The device was then used to correlate the height of the optical beam to the concentration of active surfactant. The height of the sensor, i.e., light beam and detector, was initially placed at densest part of the bubbles produced by the air at the surface of the deionized water with no surfactant present and the

height recorded. Surfactant was gradually added in small increments and after each small amount of active surfactant was added, the sensor height was adjusted to the height whereat the sensor was continually activated. Figure 4 presents a calibration curve for BoeNiz alkyl sulfate surfactant, a brightening agent for plating baths available from Pure Coating, Inc. This curve demonstrates that there was a direct linear relationship between the concentration of this surfactant and the foam or bubble height.

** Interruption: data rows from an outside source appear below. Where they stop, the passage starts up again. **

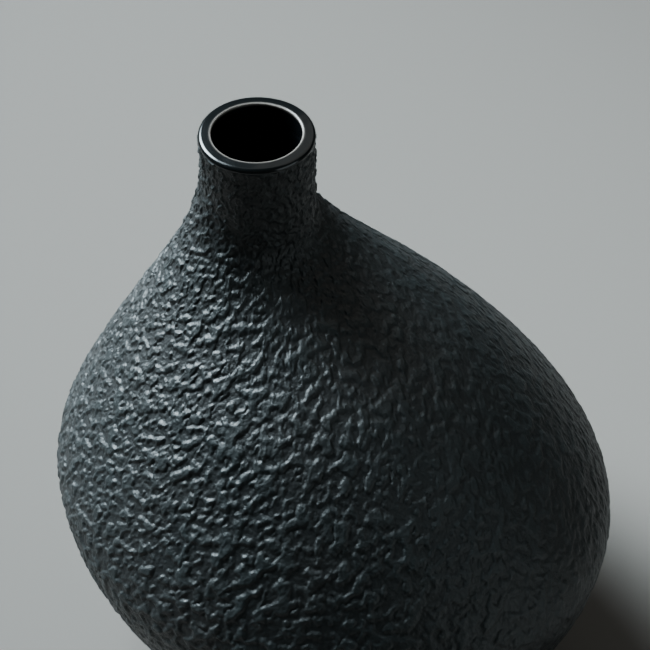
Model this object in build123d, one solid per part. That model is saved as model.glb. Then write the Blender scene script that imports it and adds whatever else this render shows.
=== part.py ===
from build123d import *

import os

import numpy as np

# A small stoneware bud vase: an oval, pebble-like body with a narrow neck set off to one end.
# The clay is four pieces luted together with slip: a bowl, a dome, a neck and a foot ring.
# A thick textured slip coats the outside. A gloss glaze lines the inside and wraps the lip.
# Part frame: +Z up, origin on the table under the middle of the oval, +X along the oval and
# away from the neck. Millimetres throughout.

# Overall size, over the coat and the foot.
LENGTH = 136.0
WIDTH = 121.0
HEIGHT = 132.0
BELLY_Z = 44.0  # the widest line
NECK_X = -22.0  # the neck's axis, towards the back end of the oval
BORE_R = 9.5  # finished mouth

# Layers, as (on the body, on the neck).
COAT = np.array([1.0, 0.5])
CLAY = np.array([4.4, 1.8])
LINING = np.array([0.4, 0.3])
UNDER_COAT = COAT
UNDER_CLAY = COAT + CLAY
UNDER_LINING = COAT + CLAY + LINING
NECK_R = BORE_R + UNDER_LINING[1]
THIN_FROM_Z, THIN_TO_Z = 84.0, 112.0  # the layers thin down between these heights

# The body's upper and lower profiles. Each is a rounded curve that would close on the axis.
DOME_H, DOME_POWERS = 62.0, (1.0, 1.7)  # slender, almost conical
BOWL_H, BOWL_POWERS = 54.5, (1.85, 2.0)  # full and round, cut off by the underside
BELLY_SOFTNESS = 0.12  # keeps the widest line from being a ridge
LEAN_POWER = 1.85  # how late the level sections move over towards the neck
FLARE_FROM_Z = 83.5  # above this the dome sweeps up into the neck
FLARE_TO_Z = 118.0  # mean height at which the sweep is upright
FLARE_SKEW = 8.7  # the back is later than that by this much, and the front sooner

# Joints between the clay pieces: half-laps in the middle of the wall, filled with slip.
BELLY_SEAM_Z = BELLY_Z
NECK_SEAM_Z = 98.0
LAP_H = 3.0
SLIP_T = 0.4
MID_WALL = COAT + CLAY / 2

# Lip.
LIP_R = NECK_R + 0.3  # the glaze swells a little past the neck
LIP_T = 0.5  # glaze over the clay's rim
LIP_OUT_H = 2.2  # the band's reach down outside
LIP_TAPER_H = 0.8  # how much of that is the swell's underside
LIP_EDGE = 0.05  # what stands out from the coat at the band's lower edge
LIP_IN_H = HEIGHT - FLARE_TO_Z - FLARE_SKEW  # and inside, as far down as the mouth runs true
LIP_ROUND = 1.2
MOUTH_ROUND = 0.5
RIM_ROUND = 0.7  # the clay under the glaze
RIM_GAP = 0.02  # keeps the band's plain round seat clear of the lofted clay

# Underside and foot.
FOOT_H = 2.6
FOOT_LENGTH, FOOT_WIDTH = 74.0, 66.0
FOOT_RING_W = 7.0
FOOT_ROUND = 0.8
TONGUE_W = 3.0
TONGUE_H = 1.2
UNDERSIDE_Z = FOOT_H + SLIP_T
FLOOR_T = 5.0
FLOOR_ROUND = 6.0  # where the inside wall turns into the floor

# Fineness of the lofts, and the small step for slopes.
AROUND = 32
LEVELS = 6
SURVEY = 600
NUDGE = 0.001
CLEAR = 1.0  # how far a cutting solid runs past what it cuts


def profile(height, reach, powers):
    """The radius, as a share of the belly's, at a height out of the profile's full reach."""

    def rise(share):
        return (share**2 + BELLY_SOFTNESS**2) ** (powers[0] / 2) - BELLY_SOFTNESS ** powers[0]

    drawn_in = rise(np.clip(height / reach, 0, 1)) / rise(1)
    return (1 - drawn_in) ** (1 / powers[1])


def body(z, angle):
    """The plain oval body: level ellipses that shrink and move towards the neck as they rise."""
    above = np.maximum(z - BELLY_Z, 0)
    below = np.maximum(BELLY_Z - z, 0)
    share = profile(above, DOME_H, DOME_POWERS) * profile(below, BOWL_H, BOWL_POWERS)
    middle = NECK_X * (above / DOME_H) ** LEAN_POWER
    x = middle + LENGTH / 2 * share * np.cos(angle)
    y = WIDTH / 2 * share * np.sin(angle)
    return np.stack([x, y])


def outside(z, angle):
    """The coat's surface: the body, then a cubic sweep that joins it to the round neck."""
    start = body(FLARE_FROM_Z, angle)
    slope = (start - body(FLARE_FROM_Z - NUDGE, angle)) / NUDGE
    neck = np.stack([NECK_X + NECK_R * np.cos(angle), NECK_R * np.sin(angle)])
    span = FLARE_TO_Z - FLARE_SKEW * np.cos(angle) - FLARE_FROM_Z
    t = np.clip((z - FLARE_FROM_Z) / span, 0, 1)
    sweep = (
        (2 * t**3 - 3 * t**2 + 1) * start
        + (t**3 - 2 * t**2 + t) * span * slope
        + (3 * t**2 - 2 * t**3) * neck
    )
    return np.where(z > FLARE_FROM_Z, sweep, body(z, angle))


def skin_survey(depth):
    """Points on the surface that lies this deep, square to the outside, in rising columns."""
    heights, turn = np.linspace(0, HEIGHT, SURVEY), np.arange(AROUND) * 2 * np.pi / AROUND
    z, angle = np.meshgrid(heights, turn, indexing="ij")
    points = np.stack([*outside(z, angle), z])
    along = np.stack([*(outside(z, angle + NUDGE) - outside(z, angle - NUDGE)), 0 * z])
    rising = np.stack([*(outside(z + NUDGE, angle) - outside(z - NUDGE, angle)), 2 * NUDGE + 0 * z])
    normal = np.cross(along, rising, axis=0)
    normal /= np.linalg.norm(normal, axis=0)
    thin = np.clip((z - THIN_FROM_Z) / (THIN_TO_Z - THIN_FROM_Z), 0, 1)
    thin = thin**2 * (3 - 2 * thin)
    return points - normal * (depth[0] + (depth[1] - depth[0]) * thin)


def skin(bottom_z, top_z, depth):
    """The solid inside one skin of the vase, lofted through level sections."""
    columns = skin_survey(depth)
    last_flare = FLARE_TO_Z + FLARE_SKEW
    levels = np.concatenate(
        [
            np.linspace(bottom_z, BELLY_Z, LEVELS, endpoint=False),
            np.linspace(BELLY_Z, FLARE_FROM_Z, LEVELS, endpoint=False),
            np.linspace(FLARE_FROM_Z, last_flare, 2 * LEVELS),
            np.linspace(last_flare, top_z, LEVELS)[1:],
        ]
    )
    knots = [float(k) for k in np.linspace(0, 1, AROUND + 1)]
    rings = []
    for level in levels:
        points = [
            Vector(float(np.interp(level, z, x)), float(np.interp(level, z, y)), float(level))
            for x, y, z in columns.transpose(2, 0, 1)
        ]
        rings.append(Wire([Edge.make_spline(points, periodic=True, parameters=knots)]))
    return Solid.make_loft(rings)


def slab(low_z, high_z):
    """Everything between two heights."""
    return Pos(0, 0, low_z) * extrude(Rectangle(2 * LENGTH, 2 * LENGTH), high_z - low_z)


def hollow(floor_z, depth):
    """The space inside a skin, with the floor's edge rounded, up through the mouth."""
    space = skin(floor_z, HEIGHT + CLEAR, depth)
    return fillet(space.edges().group_by(Axis.Z)[0], FLOOR_ROUND)


def post(radius, low_z, high_z):
    """An upright round post on the neck's axis."""
    return Pos(NECK_X, 0, low_z) * extrude(Circle(radius), high_z - low_z)


def oval_ring(length, width, ring_w, low_z, high_z):
    """An upright oval ring, by its outside size and the width of its band."""
    inside = Ellipse(length / 2 - ring_w, width / 2 - ring_w)
    return Pos(0, 0, low_z) * extrude(Ellipse(length / 2, width / 2) - inside, high_z - low_z)


def under_seam(seam_z, gap):
    """The lower side of a half-lap joint. The inner half of the wall stands a step higher."""
    step = slab(0, seam_z + LAP_H + gap) & skin(UNDERSIDE_Z, HEIGHT + CLEAR, MID_WALL - gap)
    return slab(-CLEAR, seam_z + gap) + step


def foot_tongue(gap):
    """The tongue along the top of the foot ring, or the groove that leaves a gap around it."""
    inset = (FOOT_RING_W - TONGUE_W) / 2 - gap
    return oval_ring(
        FOOT_LENGTH - 2 * inset,
        FOOT_WIDTH - 2 * inset,
        TONGUE_W + 2 * gap,
        FOOT_H,
        FOOT_H + TONGUE_H + gap,
    )


def make_clay():
    """The bowl, the dome and the neck, with the slip that fills the two joints between them."""
    rim_z = HEIGHT - LIP_T
    wall = skin(UNDERSIDE_Z, rim_z, UNDER_COAT) - hollow(UNDERSIDE_Z + FLOOR_T, UNDER_CLAY)
    wall = fillet(wall.edges().group_by(Axis.Z)[-1], RIM_ROUND)
    belly, belly_slip = under_seam(BELLY_SEAM_Z, 0), under_seam(BELLY_SEAM_Z, SLIP_T)
    neck, neck_slip = under_seam(NECK_SEAM_Z, 0), under_seam(NECK_SEAM_Z, SLIP_T)
    upper = wall - belly_slip
    return {
        "lower_bowl": (wall & belly) - foot_tongue(SLIP_T),
        "belly_seam_slip": (wall & belly_slip) - belly,
        "upper_dome": upper & neck,
        "neck_seam_slip": (upper & neck_slip) - neck,
        "neck_collar": upper - neck_slip,
    }


def make_foot():
    """The bare foot ring and the slip that beds it and its tongue under the bowl."""
    ring = oval_ring(FOOT_LENGTH, FOOT_WIDTH, FOOT_RING_W, 0, FOOT_H)
    ring = fillet(ring.edges().group_by(Axis.Z)[0], FOOT_ROUND)
    bed = oval_ring(FOOT_LENGTH, FOOT_WIDTH, FOOT_RING_W, FOOT_H, UNDERSIDE_Z)
    return {
        "foot_ring": ring + foot_tongue(0),
        "foot_seam_slip": bed + foot_tongue(SLIP_T) - foot_tongue(0),
    }


def make_lip():
    """The smooth band that wraps the clay's rim, from the coat outside to the lining inside."""
    outer_low_z, inner_low_z = HEIGHT - LIP_OUT_H, HEIGHT - LIP_IN_H
    swell = Cone(NECK_R + LIP_EDGE, LIP_R, LIP_TAPER_H, align=(Align.CENTER, Align.CENTER, Align.MIN))
    band = Pos(NECK_X, 0, outer_low_z) * swell + post(LIP_R, outer_low_z + LIP_TAPER_H, HEIGHT)
    band = fillet(band.edges().group_by(Axis.Z)[-1], LIP_ROUND)
    inside_r = BORE_R + LINING[1] - RIM_GAP
    band += post(inside_r, inner_low_z, outer_low_z)
    band -= post(BORE_R, inner_low_z, HEIGHT)
    band = fillet(band.edges().group_by(Axis.Z)[-1].sort_by(SortBy.RADIUS)[0], MOUTH_ROUND)
    seat_top_z = HEIGHT - LIP_T + RIM_GAP
    seat = post(NECK_R - COAT[1] + RIM_GAP, outer_low_z, seat_top_z)
    seat -= post(inside_r, outer_low_z, seat_top_z)
    return band - fillet(seat.edges().group_by(Axis.Z)[-1], RIM_ROUND)


def make_glazes():
    """The textured coat outside and the gloss lining."""
    coat_top_z, lining_top_z = HEIGHT - LIP_OUT_H, HEIGHT - LIP_IN_H
    coat = skin(UNDERSIDE_Z, coat_top_z, 0 * COAT) - skin(UNDERSIDE_Z, HEIGHT, UNDER_COAT)
    space = hollow(UNDERSIDE_Z + FLOOR_T, UNDER_CLAY) & slab(0, lining_top_z)
    lining = space - hollow(UNDERSIDE_Z + FLOOR_T + LINING[0], UNDER_LINING)
    return {"textured_coat": coat, "lining_glaze": lining, "lip_glaze": make_lip()}


def main():
    os.makedirs("parts", exist_ok=True)
    nodes = make_clay() | make_foot() | make_glazes()
    for name, shape in nodes.items():
        export_step(shape, f"parts/{name}.step")
        print(name, shape.is_valid, len(shape.solids()), round(shape.volume, 1))


if __name__ == "__main__":
    main()
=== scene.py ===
import math

import bpy
import numpy as np
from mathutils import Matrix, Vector


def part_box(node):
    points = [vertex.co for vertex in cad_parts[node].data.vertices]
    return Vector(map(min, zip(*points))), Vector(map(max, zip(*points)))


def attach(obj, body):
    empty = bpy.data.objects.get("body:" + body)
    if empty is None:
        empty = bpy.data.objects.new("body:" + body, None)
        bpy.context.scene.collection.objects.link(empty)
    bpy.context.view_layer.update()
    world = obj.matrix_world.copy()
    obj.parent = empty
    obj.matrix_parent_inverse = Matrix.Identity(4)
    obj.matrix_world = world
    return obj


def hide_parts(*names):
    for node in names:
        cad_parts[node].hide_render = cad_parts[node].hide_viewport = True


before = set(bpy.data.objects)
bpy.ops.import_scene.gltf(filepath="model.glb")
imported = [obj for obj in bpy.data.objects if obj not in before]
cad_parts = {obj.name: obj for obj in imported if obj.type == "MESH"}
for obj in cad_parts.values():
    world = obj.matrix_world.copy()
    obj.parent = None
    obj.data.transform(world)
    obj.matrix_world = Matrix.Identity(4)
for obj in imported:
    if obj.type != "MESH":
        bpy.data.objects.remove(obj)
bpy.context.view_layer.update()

# Foot ring
# An oval band of coarse stoneware set under the bowl with slip. Its face is wiped bare before
# the firing, so it stays matte and warm grey-brown and shows the grains in the clay.

MM = 0.001
GROG = 0.9 * MM  # grains of fired clay in the body
KILN_CLOUD = "#2f2824"  # where the kiln left the clay darker


def linear(hex_colour):
    """A screen colour as linear light: a straight line in the darks, then the power 2.4 curve."""
    screen = np.array([int(hex_colour[i : i + 2], 16) for i in (1, 3, 5)]) / 255
    light = np.where(screen <= 0.04045, screen / 12.92, ((screen + 0.055) / 1.055) ** 2.4)
    return (*(float(c) for c in light), 1.0)


def add_node(finish, kind, inputs, **settings):
    """Adds one node to a finish. An input that is another node's socket is linked, any other is set."""
    node = finish.node_tree.nodes.new(kind)
    for name, value in settings.items():
        setattr(node, name, value)
    for socket, value in inputs.items():
        if isinstance(value, bpy.types.NodeSocket):
            finish.node_tree.links.new(value, node.inputs[socket])
        else:
            node.inputs[socket].default_value = value
    return node


def new_finish(name):
    """An empty node material, and the place on the piece that its patterns are drawn from."""
    finish = bpy.data.materials.new(name)
    finish.use_nodes = True
    finish.node_tree.nodes.clear()
    place = add_node(finish, "ShaderNodeTexCoord", {}).outputs["Object"]
    return finish, place


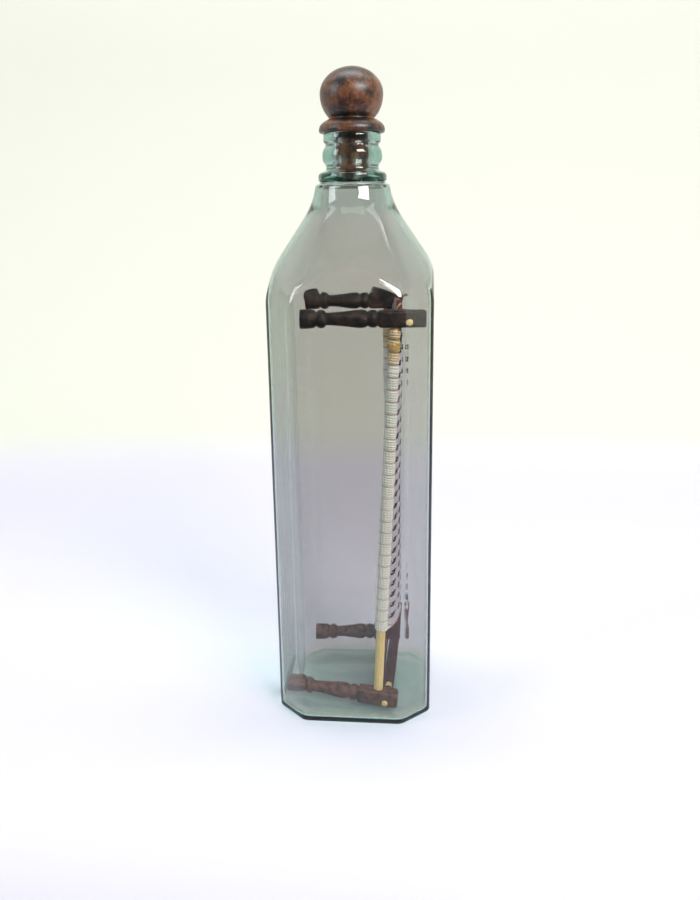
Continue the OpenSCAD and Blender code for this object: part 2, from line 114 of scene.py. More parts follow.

Naturally, the calibration curve may be different depending on the foaming potential resulting from other constituents of any given solution. An alternative operation of the device was then tried. The sensor height was adjusted to the level of the densest bubbles in the deionized water without any surfactant present. The sensor was then raised about 2 millimeters (mm) to a height whereat no activation of the sensor occurred. Surfactant was then added in small amounts as above and the number of activations per minute of the sensor was recorded. As active surfactant concentration increased, the activations or clicks per minute also increased as the light beam was interrupted more often. The number of clicks or sensor activations was used to correlate foam density to the active surfactant concentration. The calibration curves from two different runs with this operation are shown in Fig. 5. Some variability can be noted. This variability results from the difficulty of determining the initial position with deionized water.

Although the present invention has been described with reference to specific details, it is not intended that such details should be regarded as limitations upon the scope of the invention, except as and to the extent that they are included in the accompanying claims.